SHORT EXERCISE
Take the data below and extract the lines from the one with "stretch(scoop_start, scoop_run, scoop_station_shares)" to the one with "depsgraph = bpy.context.evaluated_depsgraph_get()", inclusive, exactly as written.
[Begin SUPPLIED INFORMATION]
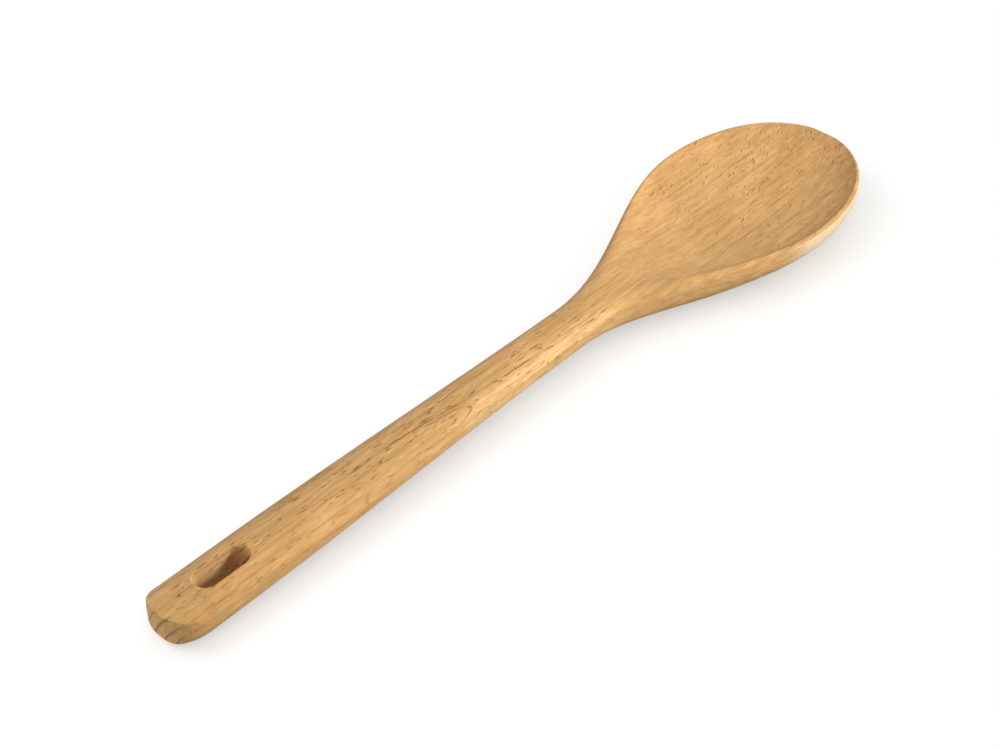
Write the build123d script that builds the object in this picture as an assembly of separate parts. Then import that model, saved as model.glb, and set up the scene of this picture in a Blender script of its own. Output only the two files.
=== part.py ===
from build123d import *
from math import sqrt
import os

# Wooden cooking spoon, cut and sanded from one board of beech.
# X runs along the spoon with the bowl at +X, and Z is up.
# It rests on the plane z = 0, with the origin below the middle of its length.

# Lengths along the spoon, millimetres
handle_length = 171.0
flare_length = 89.3
tip_length = 44.7

# Handle, from its rounded end to the neck
end_width = 20.5
end_thickness = 12.2
neck_width = 14.8
neck_thickness = 10.6
taper_start = 31.0
end_round_length = 13.2
end_edge_length = 1.6
end_underside_length = 3.4
end_rest_length = 8.0

# Bowl, outside
bowl_width = 65.0
rim_height = 13.7
rim_edge = 1.2
rim_width = 0.7
rim_run = 78.0
belly_run = 51.0
underside_rise_length = 85.0

# Bowl, hollow
hollow_depth = 7.6
hollow_rise = 3.2
scoop_gap = 6.0
scoop_level_length = 13.3
scoop_lead = 0.3

# Hanging slot through the handle
slot_length = 18.9
slot_width = 7.8
slot_inset = 14.6
slot_edge = 0.7

# Depth that the board's lower face takes off the underside where the spoon rests
board_flat = 0.08

# Overrun of the cuts
overrun = 2.0

# How much squarer than an ellipse each rounded end is, where 0 is an ellipse
end_squareness_share = 0.35
end_edge_squareness_share = 0.5
tip_squareness_share = 0.1

# Rounded ends stop in a small facet, just short of a point
facet_share = 0.9997

# Fullness of a quarter of a section, where 0.55 is an ellipse and 1 is square
handle_top_share = 0.69
handle_underside_share = 0.71
handle_end_share = 0.95
rim_share = 0.93
bowl_underside_share = 0.84
hollow_share = 0.552

# Height of the handle's widest line
handle_middle_share = 0.48

# Stations of the sections, each a share of its stretch of the spoon
end_station_shares = (0.0, 0.01, 0.03, 0.07, 0.14, 0.24, 0.4, 0.6, 0.8, 0.97, 1.0)
handle_station_shares = (0.0, 0.16, 0.28, 0.4, 0.52, 0.64, 0.76, 0.88, 1.0)
flare_station_shares = (0.0, 0.04, 0.14, 0.26, 0.38, 0.5, 0.62, 0.74, 0.86, 0.97, 1.0)
tip_station_shares = (0.0, 0.03, 0.2, 0.4, 0.57, 0.71, 0.82, 0.9, 0.955, 0.985, 1.0)
scoop_station_shares = (0.0, 0.2, 0.4, 0.6, 0.8, 1.0)

spoon_length = handle_length + flare_length + tip_length
widest_place = handle_length + flare_length


def ease(travel):
    """Smooth step from 0 to 1 that starts and ends level."""
    share = min(max(travel, 0.0), 1.0)
    return share * share * (3.0 - 2.0 * share)


def blend(start, stop, travel):
    """Size between two others, eased at both."""
    return start + (stop - start) * ease(travel)


def settle(travel):
    """Rises from 0 at a slope and arrives level at 1."""
    share = min(max(travel, 0.0), 1.0)
    return share * (2.0 - share)


def rounding(travel, squareness_share):
    """Falls from 1 almost to 0, as a quarter of an ellipse does, as travel goes from 0 to 1."""
    share = min(max(travel, 0.0), 1.0) * facet_share
    power = 2.0 + squareness_share
    return (1.0 - share ** power) ** (1.0 / power)


def half_width(place):
    """Half the width in plan at a place measured from the end of the handle."""
    handle = blend(end_width, neck_width, (place - taper_start) / (handle_length - taper_start))
    flare = blend(0.0, bowl_width - neck_width, (place - handle_length) / flare_length)
    end = rounding(1.0 - place / end_round_length, end_squareness_share)
    tip = rounding((place - widest_place) / tip_length, tip_squareness_share)
    return (handle + flare) / 2.0 * end * tip


def section(place, half, underside, middle, top, underside_share, top_share):
    """Closed section across the spoon, of four quarters that meet level and upright."""
    quarters = []
    for edge, height, share in (
        (half, top, top_share),
        (-half, top, top_share),
        (-half, underside, underside_share),
        (half, underside, underside_share),
    ):
        quarter = Bezier(
            (place, edge, middle),
            (place, edge, middle + (height - middle) * share),
            (place, edge * share, height),
            (place, 0.0, height),
        )
        quarters.append(quarter)
    return Face(Wire(quarters))


def body_section(place):
    """Section of the uncut spoon."""
    bowl = ease((place - handle_length) / belly_run)
    rim = ease((place - handle_length) / rim_run)
    arch_travel = (place - end_rest_length) / (handle_length - end_rest_length)
    arch = (rim_height - neck_thickness) * settle(arch_travel)
    underside = arch * (1.0 - bowl) - board_flat
    top = blend(end_thickness, rim_height, place / handle_length)
    handle_middle = underside + (top - underside) * handle_middle_share
    middle = handle_middle + (rim_height - rim_edge - handle_middle) * rim
    end = rounding(1.0 - place / end_edge_length, end_edge_squareness_share)
    tip = rounding((place - spoon_length + rim_edge) / rim_edge, 0.0)
    lift_start = spoon_length - underside_rise_length
    lift = rounding((place - lift_start) / underside_rise_length, 0.0)
    end_underside = rounding(1.0 - place / end_underside_length, 0.0)
    wall = 1.0 - rounding(1.0 - place / end_round_length, end_squareness_share) ** 4
    underside_share = handle_underside_share + (bowl_underside_share - handle_underside_share) * bowl
    top_share = handle_top_share + (rim_share - handle_top_share) * rim
    return section(
        place,
        half_width(place),
        middle + (underside - middle) * end_underside * lift,
        middle,
        middle + (top - middle) * end * tip,
        underside_share,
        top_share + (handle_end_share - top_share) * wall,
    )


def stretch(start, length, shares):
    """Places at the given shares of a stretch."""
    return [start + length * share for share in shares]


def lofted(start, length, shares, ruled=False):
    """Stretch of the uncut spoon between its first and last stations."""
    return loft([body_section(place) for place in stretch(start, length, shares)], ruled=ruled)


# Uncut spoon: the rounded end, the long gentle taper, the flare to the widest place and the tip
body = lofted(0.0, end_round_length, end_station_shares)
body += lofted(end_round_length, handle_length - end_round_length, handle_station_shares, True)
body += lofted(handle_length, flare_length, flare_station_shares)
body += lofted(widest_place, tip_length, tip_station_shares)

# The board's lower face leaves a small flat under the belly and one under the handle's end
below_board = Pos(0.0, 0.0, -overrun) * Box(
    spoon_length, bowl_width, overrun, align=(Align.MIN, Align.CENTER, Align.MIN)
)
body = body - below_board

# Scoop that hollows the bowl and fades out over the neck
scoop_reach = 1.0 / sqrt(1.0 - (hollow_rise / (hollow_rise + hollow_depth)) ** 2)
scoop_start = handle_length + scoop_gap
scoop_run = flare_length - scoop_gap - scoop_level_length
scoop_tip_length = (tip_length - rim_width) * scoop_reach


def scoop_section(place):
    """Section of the round-bottomed scoop, which is as wide as the bowl's inside and flattens towards the neck."""
    sunk = ease((place - scoop_start) / scoop_run)
    tip = rounding((place - widest_place) / scoop_tip_length, tip_squareness_share)
    lead = blend(scoop_lead, 0.0, (place - scoop_start) / scoop_run)
    centre = rim_height + lead + hollow_rise * sunk + scoop_lead
    drop = ((hollow_rise + hollow_depth) * sunk + scoop_lead) * tip
    half = (half_width(min(place, widest_place)) - rim_width) * scoop_reach * tip
    return section(place, half, centre - drop, centre, centre + drop, hollow_share, hollow_share)


scoop_places = stretch(scoop_start, scoop_run, scoop_station_shares)
scoop_places += stretch(widest_place, scoop_tip_length, tip_station_shares)
scoop = loft([scoop_section(place) for place in scoop_places])
spoon = body - scoop

# Hanging slot, with its edges broken
slot = Pos(slot_inset + slot_length / 2.0, 0.0, -overrun) * extrude(
    SlotOverall(slot_length, slot_width), end_thickness + overrun + overrun
)
spoon = spoon - slot
slot_rims = [
    edge
    for edge in spoon.edges()
    if slot_inset - slot_edge < edge.center().X < slot_inset + slot_length + slot_edge
    and abs(edge.center().Y) < slot_width / 2.0 + slot_edge
    and not edge.geom_type == GeomType.LINE
]
spoon = chamfer(slot_rims, slot_edge)
spoon = Pos(-spoon_length / 2.0, 0.0, 0.0) * spoon

os.makedirs("parts", exist_ok=True)
export_step(spoon, "parts/spoon.step")
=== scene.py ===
from functools import partial
from math import cos, pi, radians, sin, sqrt
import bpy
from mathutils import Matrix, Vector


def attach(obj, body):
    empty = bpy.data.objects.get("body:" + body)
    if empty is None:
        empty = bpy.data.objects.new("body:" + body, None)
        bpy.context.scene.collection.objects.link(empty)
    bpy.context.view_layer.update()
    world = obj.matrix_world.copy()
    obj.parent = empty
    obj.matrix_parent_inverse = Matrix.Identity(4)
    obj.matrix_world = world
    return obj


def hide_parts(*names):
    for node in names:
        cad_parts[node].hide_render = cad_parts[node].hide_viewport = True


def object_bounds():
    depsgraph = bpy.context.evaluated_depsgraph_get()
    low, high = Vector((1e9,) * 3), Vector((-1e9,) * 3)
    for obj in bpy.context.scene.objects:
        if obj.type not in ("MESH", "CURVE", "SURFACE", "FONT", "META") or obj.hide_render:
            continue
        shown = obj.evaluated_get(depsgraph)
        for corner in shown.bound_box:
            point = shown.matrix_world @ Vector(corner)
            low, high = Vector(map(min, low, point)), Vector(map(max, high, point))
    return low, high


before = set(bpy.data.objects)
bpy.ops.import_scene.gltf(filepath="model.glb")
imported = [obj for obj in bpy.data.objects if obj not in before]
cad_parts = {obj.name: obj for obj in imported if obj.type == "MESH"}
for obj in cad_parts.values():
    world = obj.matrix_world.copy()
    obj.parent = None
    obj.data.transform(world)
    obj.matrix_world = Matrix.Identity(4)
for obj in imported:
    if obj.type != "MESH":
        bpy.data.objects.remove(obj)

from types import SimpleNamespace

import bpy
from mathutils import Matrix, Vector

mm = 0.001
cadBox = [list(corner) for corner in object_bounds()]
spoonLength, bowlWidth, rimHeight = (high - low for low, high in zip(*cadBox))
print("frame loaded, spoon in mm:", *(round(side / mm, 1) for side in (spoonLength, bowlWidth, rimHeight)))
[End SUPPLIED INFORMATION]
FINISHED ANSWER
scoop_places = stretch(scoop_start, scoop_run, scoop_station_shares)
scoop_places += stretch(widest_place, scoop_tip_length, tip_station_shares)
scoop = loft([scoop_section(place) for place in scoop_places])
spoon = body - scoop

# Hanging slot, with its edges broken
slot = Pos(slot_inset + slot_length / 2.0, 0.0, -overrun) * extrude(
    SlotOverall(slot_length, slot_width), end_thickness + overrun + overrun
)
spoon = spoon - slot
slot_rims = [
    edge
    for edge in spoon.edges()
    if slot_inset - slot_edge < edge.center().X < slot_inset + slot_length + slot_edge
    and abs(edge.center().Y) < slot_width / 2.0 + slot_edge
    and not edge.geom_type == GeomType.LINE
]
spoon = chamfer(slot_rims, slot_edge)
spoon = Pos(-spoon_length / 2.0, 0.0, 0.0) * spoon

os.makedirs("parts", exist_ok=True)
export_step(spoon, "parts/spoon.step")
=== scene.py ===
from functools import partial
from math import cos, pi, radians, sin, sqrt
import bpy
from mathutils import Matrix, Vector


def attach(obj, body):
    empty = bpy.data.objects.get("body:" + body)
    if empty is None:
        empty = bpy.data.objects.new("body:" + body, None)
        bpy.context.scene.collection.objects.link(empty)
    bpy.context.view_layer.update()
    world = obj.matrix_world.copy()
    obj.parent = empty
    obj.matrix_parent_inverse = Matrix.Identity(4)
    obj.matrix_world = world
    return obj


def hide_parts(*names):
    for node in names:
        cad_parts[node].hide_render = cad_parts[node].hide_viewport = True


def object_bounds():
    depsgraph = bpy.context.evaluated_depsgraph_get()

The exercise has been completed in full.